Quote every line from the top of the listing down to and including the line that contains "ON_WALL = TIP + len(FLANK) + FILLET_STEPS".

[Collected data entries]
________

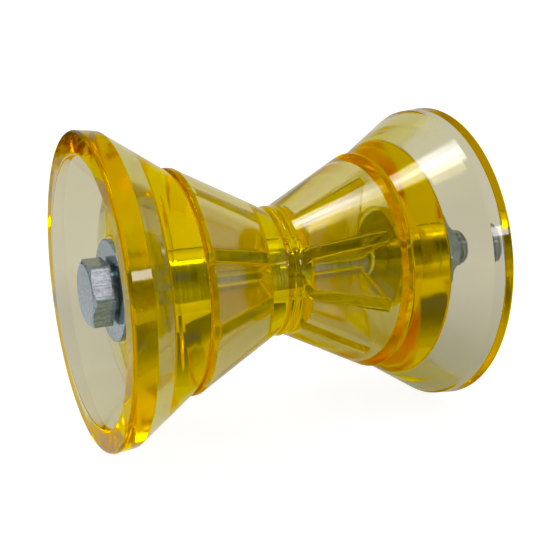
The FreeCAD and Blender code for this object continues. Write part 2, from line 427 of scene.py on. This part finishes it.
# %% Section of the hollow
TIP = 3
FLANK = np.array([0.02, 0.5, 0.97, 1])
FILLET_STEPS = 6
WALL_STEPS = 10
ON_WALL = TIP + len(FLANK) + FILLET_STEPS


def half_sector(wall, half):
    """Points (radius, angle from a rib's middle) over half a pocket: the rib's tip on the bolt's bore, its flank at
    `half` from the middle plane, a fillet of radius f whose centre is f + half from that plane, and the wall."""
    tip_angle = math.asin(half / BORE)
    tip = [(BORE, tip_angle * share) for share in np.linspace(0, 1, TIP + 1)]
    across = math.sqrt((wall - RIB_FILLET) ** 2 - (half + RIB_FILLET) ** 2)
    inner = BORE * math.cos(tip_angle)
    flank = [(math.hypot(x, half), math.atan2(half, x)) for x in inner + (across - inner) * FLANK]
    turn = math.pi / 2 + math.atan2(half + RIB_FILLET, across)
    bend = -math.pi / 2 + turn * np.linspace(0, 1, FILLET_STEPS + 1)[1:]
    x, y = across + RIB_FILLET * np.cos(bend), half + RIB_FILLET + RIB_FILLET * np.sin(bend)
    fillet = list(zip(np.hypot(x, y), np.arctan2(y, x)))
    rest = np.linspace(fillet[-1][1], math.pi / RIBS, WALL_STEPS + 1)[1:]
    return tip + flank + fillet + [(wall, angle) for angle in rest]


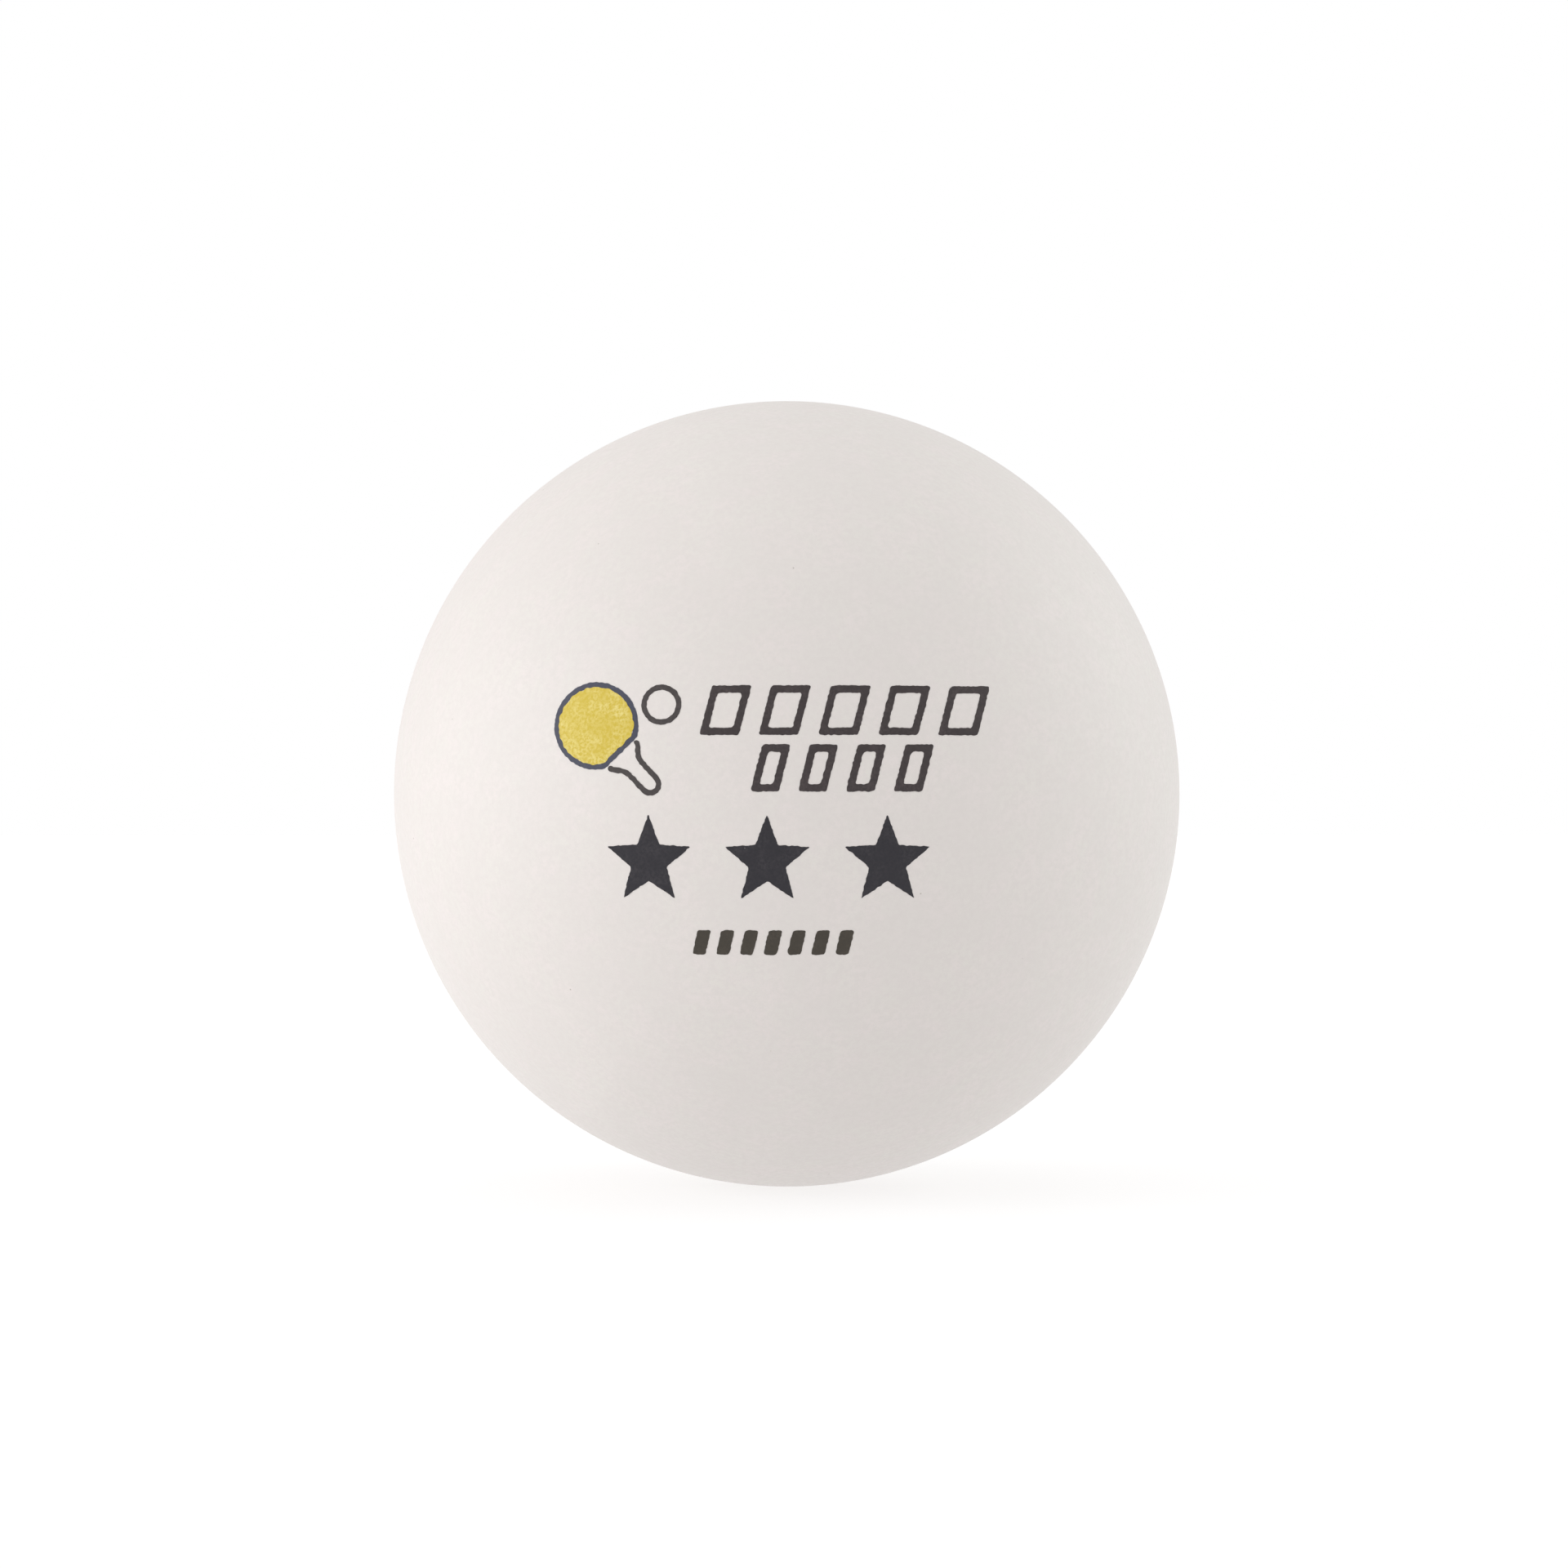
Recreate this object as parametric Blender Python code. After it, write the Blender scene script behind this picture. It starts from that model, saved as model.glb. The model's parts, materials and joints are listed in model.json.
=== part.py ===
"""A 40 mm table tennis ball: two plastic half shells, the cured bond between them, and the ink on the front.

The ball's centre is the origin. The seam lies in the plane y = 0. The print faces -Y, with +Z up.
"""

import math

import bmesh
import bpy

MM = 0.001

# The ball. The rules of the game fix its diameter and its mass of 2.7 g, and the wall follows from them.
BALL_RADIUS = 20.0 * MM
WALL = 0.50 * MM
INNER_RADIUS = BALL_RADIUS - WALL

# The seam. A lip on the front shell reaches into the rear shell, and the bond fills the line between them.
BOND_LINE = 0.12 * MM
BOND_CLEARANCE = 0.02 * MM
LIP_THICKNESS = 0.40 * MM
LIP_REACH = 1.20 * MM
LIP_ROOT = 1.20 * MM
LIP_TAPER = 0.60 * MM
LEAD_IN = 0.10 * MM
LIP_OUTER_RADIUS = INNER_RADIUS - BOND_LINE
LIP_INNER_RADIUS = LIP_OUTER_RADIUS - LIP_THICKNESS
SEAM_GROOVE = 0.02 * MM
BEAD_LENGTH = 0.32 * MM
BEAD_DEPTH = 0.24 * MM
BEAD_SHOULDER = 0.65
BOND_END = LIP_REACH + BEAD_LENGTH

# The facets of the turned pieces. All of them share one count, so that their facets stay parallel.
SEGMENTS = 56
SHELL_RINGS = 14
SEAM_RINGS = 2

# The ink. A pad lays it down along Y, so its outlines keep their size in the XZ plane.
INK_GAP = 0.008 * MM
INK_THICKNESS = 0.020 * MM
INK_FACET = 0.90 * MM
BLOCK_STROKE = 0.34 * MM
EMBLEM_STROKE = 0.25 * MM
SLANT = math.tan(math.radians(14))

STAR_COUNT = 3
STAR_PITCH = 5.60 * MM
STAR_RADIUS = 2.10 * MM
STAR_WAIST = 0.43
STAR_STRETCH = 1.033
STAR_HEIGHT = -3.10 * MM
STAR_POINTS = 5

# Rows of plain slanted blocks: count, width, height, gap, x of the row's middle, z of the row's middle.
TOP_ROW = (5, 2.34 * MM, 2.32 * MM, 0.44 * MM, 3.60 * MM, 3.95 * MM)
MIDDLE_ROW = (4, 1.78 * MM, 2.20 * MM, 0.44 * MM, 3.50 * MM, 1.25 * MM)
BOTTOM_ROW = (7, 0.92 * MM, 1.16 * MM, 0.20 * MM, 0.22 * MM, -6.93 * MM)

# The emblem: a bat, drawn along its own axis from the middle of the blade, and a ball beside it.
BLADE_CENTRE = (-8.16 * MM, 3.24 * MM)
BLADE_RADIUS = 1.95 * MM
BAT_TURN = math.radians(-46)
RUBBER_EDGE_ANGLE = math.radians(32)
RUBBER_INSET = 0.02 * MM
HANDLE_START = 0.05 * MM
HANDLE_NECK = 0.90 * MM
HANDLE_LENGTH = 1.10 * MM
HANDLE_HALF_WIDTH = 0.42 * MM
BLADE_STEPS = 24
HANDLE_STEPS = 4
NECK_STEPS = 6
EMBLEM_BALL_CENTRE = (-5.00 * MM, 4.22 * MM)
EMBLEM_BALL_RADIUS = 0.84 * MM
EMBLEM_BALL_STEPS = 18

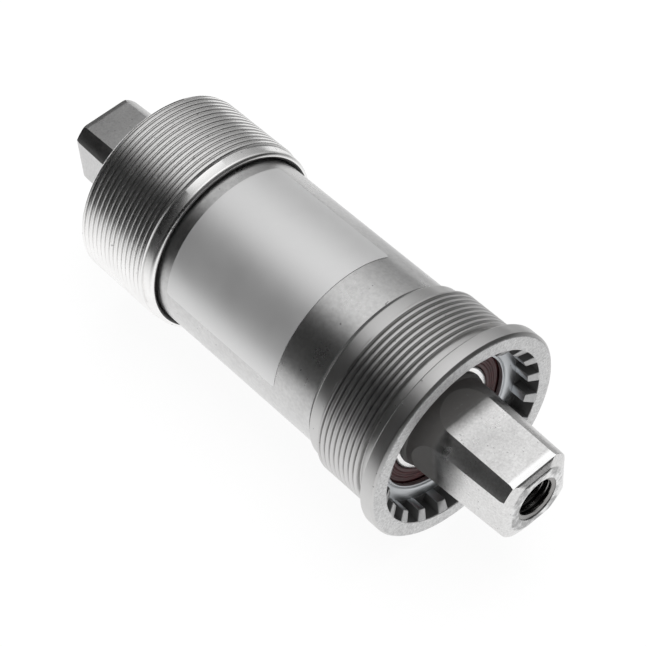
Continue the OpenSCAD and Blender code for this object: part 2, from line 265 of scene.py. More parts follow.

________

→ **Answer to this exercise**:
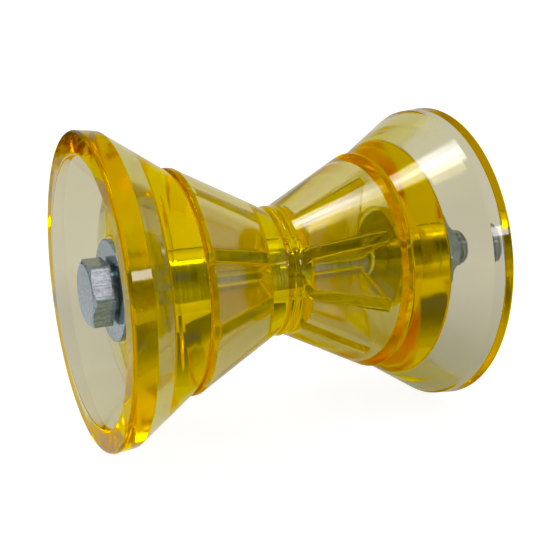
The FreeCAD and Blender code for this object continues. Write part 2, from line 427 of scene.py on. This part finishes it.
# %% Section of the hollow
TIP = 3
FLANK = np.array([0.02, 0.5, 0.97, 1])
FILLET_STEPS = 6
WALL_STEPS = 10
ON_WALL = TIP + len(FLANK) + FILLET_STEPS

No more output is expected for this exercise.